Instructions on how to make the pre-made files in the directory "data"

lishuya17 / MONN

MONN: a Multi-Objective Neural Network for Predicting Pairwise Non-Covalent Interactions and Binding Affinities between Compounds and Proteins

100 stars 32 forks source link

Instructions on how to make the pre-made files in the directory "data" #2

Closed arwhirang closed 4 years ago

arwhirang commented 4 years ago

Hello

In the preprocessing_and_clustering.py code, I could see the pre-made files in the directory "data" are used. However, it seems that some of the files are generated from different pdb data.

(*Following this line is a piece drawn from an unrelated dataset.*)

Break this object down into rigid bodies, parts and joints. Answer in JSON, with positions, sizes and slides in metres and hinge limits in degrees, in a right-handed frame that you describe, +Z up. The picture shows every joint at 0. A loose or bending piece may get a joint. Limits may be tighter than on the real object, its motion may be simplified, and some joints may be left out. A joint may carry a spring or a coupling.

Traceback (most recent call last): File "preprocessing_and_clustering.py", line 322, in idx_list = [ori_protein_list.index(pid) for pid in protein_list] File "preprocessing_and_clustering.py", line 322, in idx_list = [ori_protein_list.index(pid) for pid in protein_list] ValueError: 'O85638' is not in list

Can you explain how to make the pre-made files? There are 5 files in the data:

mol_dict
out7_final_pairwise_interaction_dict
pdbbind_all_datafile.tsv
pdbbind_protein_list.npy
pdbbind_protein_sim_mat.npy

Thank you for the great work.

lishuya17 commented 4 years ago

Please refer to "/create_dataset/Dataset_construction_protocol.txt" for the detailed dataset construction instruction. Hope this will help solve your problem.

arwhirang commented 4 years ago

Well, I am currently looking into the "Dataset_construction_protocol.txt" file. I could find that the following three files are generated during the dataset construction protocol process.

mol_dict (this can be newly generated in the pre-processing)
out7_final_pairwise_interaction_dict
pdbbind_all_datafile.tsv

However, I still require the following two files:

pdbbind_protein_list.npy
pdbbind_protein_sim_mat.npy

Can you help me?

lishuya17 commented 4 years ago

The protein similarity matrix can be calculated from .fasta files containing the protein sequences. Suppose we have n sequences. First, calculate the sequence alignment scores for all the n×n combinations using /create_dataset/smith-waterman-src/pyssw.py (python pyssw.py -p seqs.fasta seqs.fasta > output.txt). Then, normalize the alignment scores to obtain the similarity matrix of size n×n by sim[i,j] = sw(i,j)/sqrt(sw(i,i)*sw(j,j)), where i=1,...,n, j=1,...,n and sw(i,j) is the optimal alignment score between sequence i and j. The protein list is a record of the UniProt IDs of the n proteins corresponding to the rows/columns of the similarity matrix.

arwhirang commented 4 years ago

Ok, thank you for the answer. I will try as you suggested.